Are the elections expected to be free and fair?

Yes. There are about 2,000 international election monitors in Ukraine and, so far, there are few reports of the kind of fraud found during previous elections. However, because a nationwide voter registry does not exist, there have been some reports, particularly in the provinces of eastern Ukraine, of falsified voter lists.

How will the election affect Ukrainian-Russian relations?

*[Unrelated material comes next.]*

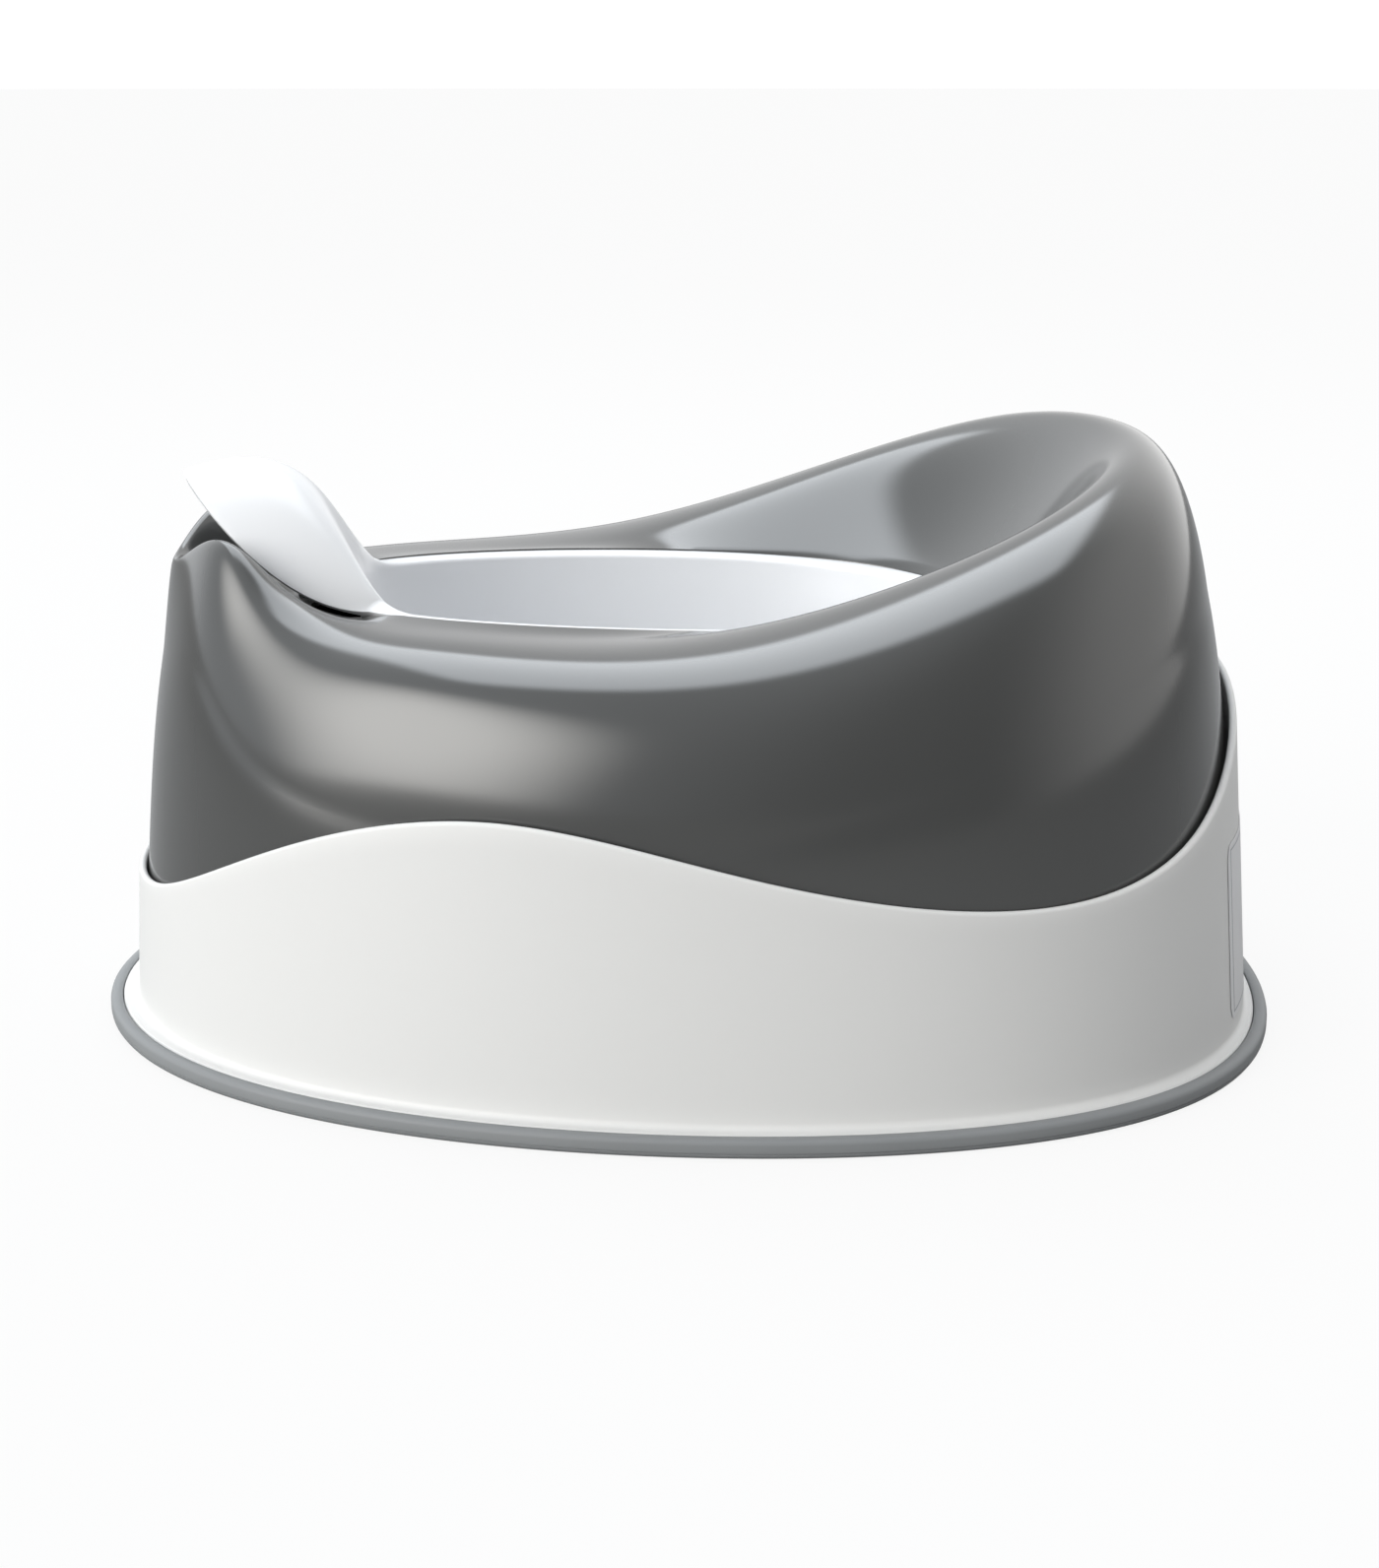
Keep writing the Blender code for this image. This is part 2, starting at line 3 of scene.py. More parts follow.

If Yanukovich is selected prime minister, relations should improve, experts predict. Still, a number of unresolved issues remain between Russia and Ukraine, not least of which is the leasing rights of Russia's Black Sea Fleet, stationed off Ukraine's Crimean Peninsula. Yanukovich may also reverse the recently passed customs rules aimed at preventing arms and drugs smuggling from Transdniester, a breakaway province of Moldova, and into Ukraine. Transdniester authorities and Moscow called the move an illegal economic blockade, while the European Union welcomed the actions. On the flipside, if an Orange Alliance is resurrected and Ukraine eventually joins NATO, expect Ukrainian-Russian relations to worsen, experts say, despite Yushchenko's iterations to the contrary.